Il titolare del Tesoro ha poi voluto puntualizzare che, effettivamente, non si rispetta «il famoso 3% di deficit». La situazione complessiva, ha proseguito, «non induce a ritenere di fare politiche procicliche che contribuiscano a determinare, oltre alle politiche monetarie restrittive, la recessione» e così l'asticella è stata posta «a un livello di assoluta ragionevolezza». Secondo Giorgetti, la Commissione, essendo composta da politici, dovrebbe comprendere la situazione italiana, «come la comprendono tutti i miei colleghi ministri delle Finanze europei che gestiscono una situazione di rallentamento dell'economia e in qualche caso di recessione».

In apertura del Consiglio dei ministri il premier Meloni ha voluto sottolineare che «i nostri margini sono ristretti ma dobbiamo saper dimostrare di essere, ancora una volta, una nazione credibile e solida, facendo scelte serie e di buon senso, diverse da quelle che abbiamo visto in passato». Un invito a concentrarsi sulle priorità dopo qualche polemica sulla destinazione dei fondi. «Dobbiamo concentrare le risorse sulle misure che garantiscono un moltiplicatore maggiore di crescita e che incarnano di più la nostra visione del mondo: investimenti e infrastrutture, anche attraverso la leva del Pnrr, aumento dei redditi e delle pensioni più basse, sostegno alla natalità e alla famiglia, rafforzamento della sanità e rinnovo dei contratti del pubblico impiego», ha aggiunto lasciando intravedere una legge di Bilancio che dovrebbe aggirarsi nell'ordine dei 20-25 miliardi. «Scrivere una manovra di bilancio credibile, anche agli occhi degli investitori, è tra le cose più preziose che possiamo fare», ha concluso smentendo le invettive dell'opposizione su una manovra «lacrime e sangue».

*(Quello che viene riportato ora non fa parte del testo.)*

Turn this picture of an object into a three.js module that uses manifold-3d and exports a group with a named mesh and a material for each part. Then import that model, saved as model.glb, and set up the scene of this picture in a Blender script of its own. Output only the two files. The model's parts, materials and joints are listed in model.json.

Interventi necessari visto che ieri il presidente dell'Arera, Stefano Besseghini, ha detto di prevedere «un po' di sussulto» nelle tariffe negli ultimi tre mesi dell'anno, a causa delle oscillazioni sui

mercati dell'energia. Secondo il presidente di Nomisma Energia, Davide Tabarelli, è atteso un aumento del 12% per la bolletta della luce per l'ultimo trimestre del 2023 e un aumento del 9% per quella del gas di settembre.